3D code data
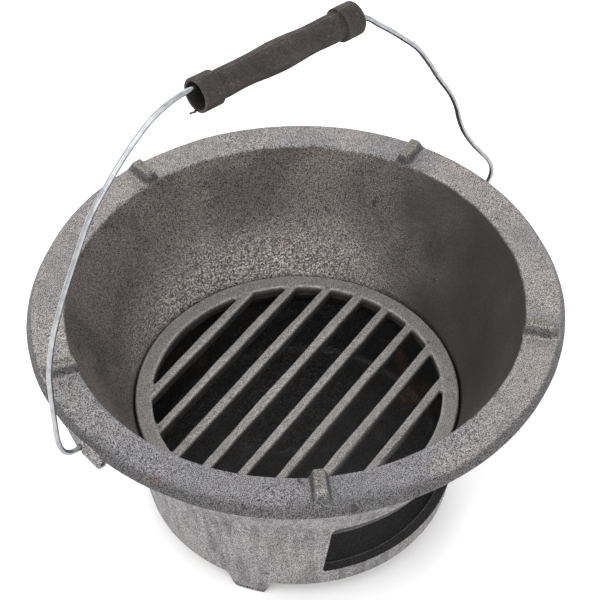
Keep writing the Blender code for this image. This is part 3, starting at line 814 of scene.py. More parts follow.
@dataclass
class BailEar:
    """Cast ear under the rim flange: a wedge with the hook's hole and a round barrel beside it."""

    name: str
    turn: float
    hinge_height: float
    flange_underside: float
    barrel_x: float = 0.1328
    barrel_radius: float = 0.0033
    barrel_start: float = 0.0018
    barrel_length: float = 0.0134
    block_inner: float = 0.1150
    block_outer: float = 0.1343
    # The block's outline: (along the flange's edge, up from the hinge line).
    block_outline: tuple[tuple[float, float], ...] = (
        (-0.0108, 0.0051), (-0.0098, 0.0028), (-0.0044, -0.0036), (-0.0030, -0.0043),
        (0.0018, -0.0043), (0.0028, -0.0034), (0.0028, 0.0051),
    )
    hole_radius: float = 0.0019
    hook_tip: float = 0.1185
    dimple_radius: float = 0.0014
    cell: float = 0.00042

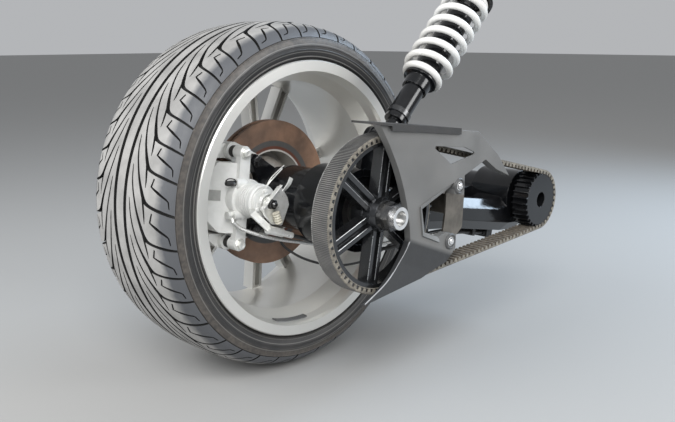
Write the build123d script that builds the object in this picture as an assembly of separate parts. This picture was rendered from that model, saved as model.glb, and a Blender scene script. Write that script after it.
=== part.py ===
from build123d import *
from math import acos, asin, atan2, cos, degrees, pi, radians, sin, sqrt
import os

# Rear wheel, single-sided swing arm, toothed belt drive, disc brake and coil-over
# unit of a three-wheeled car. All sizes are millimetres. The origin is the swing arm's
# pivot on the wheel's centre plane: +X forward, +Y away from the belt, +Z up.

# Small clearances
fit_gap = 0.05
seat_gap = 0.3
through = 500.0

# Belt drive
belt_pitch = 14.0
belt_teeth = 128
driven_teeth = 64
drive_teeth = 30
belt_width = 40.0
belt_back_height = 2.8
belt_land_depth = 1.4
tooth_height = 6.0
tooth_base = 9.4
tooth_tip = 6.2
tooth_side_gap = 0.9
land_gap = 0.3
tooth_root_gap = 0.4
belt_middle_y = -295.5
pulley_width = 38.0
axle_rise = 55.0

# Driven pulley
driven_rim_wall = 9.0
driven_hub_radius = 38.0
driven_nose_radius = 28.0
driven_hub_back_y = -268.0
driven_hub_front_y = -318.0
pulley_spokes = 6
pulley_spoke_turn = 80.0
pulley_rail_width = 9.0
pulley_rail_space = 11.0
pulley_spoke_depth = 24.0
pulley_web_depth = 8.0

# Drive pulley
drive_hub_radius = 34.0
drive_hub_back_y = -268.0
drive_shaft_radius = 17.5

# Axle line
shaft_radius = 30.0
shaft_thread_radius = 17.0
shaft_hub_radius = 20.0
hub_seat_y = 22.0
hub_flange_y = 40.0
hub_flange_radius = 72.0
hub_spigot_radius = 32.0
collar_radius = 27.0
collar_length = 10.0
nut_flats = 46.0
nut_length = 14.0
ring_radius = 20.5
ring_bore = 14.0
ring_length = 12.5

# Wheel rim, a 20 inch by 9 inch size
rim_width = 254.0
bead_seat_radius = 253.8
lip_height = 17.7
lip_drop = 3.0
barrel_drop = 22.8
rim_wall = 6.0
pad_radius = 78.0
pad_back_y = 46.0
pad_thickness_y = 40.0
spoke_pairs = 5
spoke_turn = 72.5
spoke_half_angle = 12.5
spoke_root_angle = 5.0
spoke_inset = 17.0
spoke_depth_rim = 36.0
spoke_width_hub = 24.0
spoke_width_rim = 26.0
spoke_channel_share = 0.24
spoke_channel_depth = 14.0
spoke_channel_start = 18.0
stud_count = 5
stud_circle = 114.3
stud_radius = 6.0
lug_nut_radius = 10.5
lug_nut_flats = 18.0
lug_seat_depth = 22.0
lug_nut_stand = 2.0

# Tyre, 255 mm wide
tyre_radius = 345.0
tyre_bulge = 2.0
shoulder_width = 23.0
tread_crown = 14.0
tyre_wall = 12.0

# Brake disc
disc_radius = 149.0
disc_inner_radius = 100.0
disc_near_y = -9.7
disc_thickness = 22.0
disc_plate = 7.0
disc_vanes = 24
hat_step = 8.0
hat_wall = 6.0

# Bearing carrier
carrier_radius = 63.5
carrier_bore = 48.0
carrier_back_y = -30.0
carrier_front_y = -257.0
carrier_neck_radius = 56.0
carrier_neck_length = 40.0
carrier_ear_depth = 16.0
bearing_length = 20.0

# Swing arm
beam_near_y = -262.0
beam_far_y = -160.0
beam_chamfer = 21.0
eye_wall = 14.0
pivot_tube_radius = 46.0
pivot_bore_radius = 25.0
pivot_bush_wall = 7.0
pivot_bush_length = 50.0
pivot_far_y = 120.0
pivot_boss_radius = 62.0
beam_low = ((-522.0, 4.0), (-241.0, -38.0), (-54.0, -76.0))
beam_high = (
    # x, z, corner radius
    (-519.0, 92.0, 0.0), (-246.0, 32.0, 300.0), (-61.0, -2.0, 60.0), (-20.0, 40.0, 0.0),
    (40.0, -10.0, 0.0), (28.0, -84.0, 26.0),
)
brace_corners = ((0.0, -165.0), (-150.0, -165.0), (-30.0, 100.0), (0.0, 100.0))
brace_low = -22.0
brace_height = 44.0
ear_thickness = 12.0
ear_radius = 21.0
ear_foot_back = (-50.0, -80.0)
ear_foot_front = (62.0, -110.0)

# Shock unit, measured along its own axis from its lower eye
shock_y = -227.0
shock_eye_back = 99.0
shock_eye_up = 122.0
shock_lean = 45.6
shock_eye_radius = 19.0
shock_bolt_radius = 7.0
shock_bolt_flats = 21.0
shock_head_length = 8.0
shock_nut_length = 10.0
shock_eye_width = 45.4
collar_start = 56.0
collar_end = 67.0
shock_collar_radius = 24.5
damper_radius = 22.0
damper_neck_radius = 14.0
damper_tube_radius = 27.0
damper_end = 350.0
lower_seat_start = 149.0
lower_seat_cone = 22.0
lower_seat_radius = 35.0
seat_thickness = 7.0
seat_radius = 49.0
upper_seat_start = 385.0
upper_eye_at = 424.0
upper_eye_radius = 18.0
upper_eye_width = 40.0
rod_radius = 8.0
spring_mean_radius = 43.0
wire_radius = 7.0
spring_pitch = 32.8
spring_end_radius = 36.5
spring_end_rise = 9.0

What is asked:
In how many lines of the data does the string "this" appear? Give only the number.

Exercise result:
2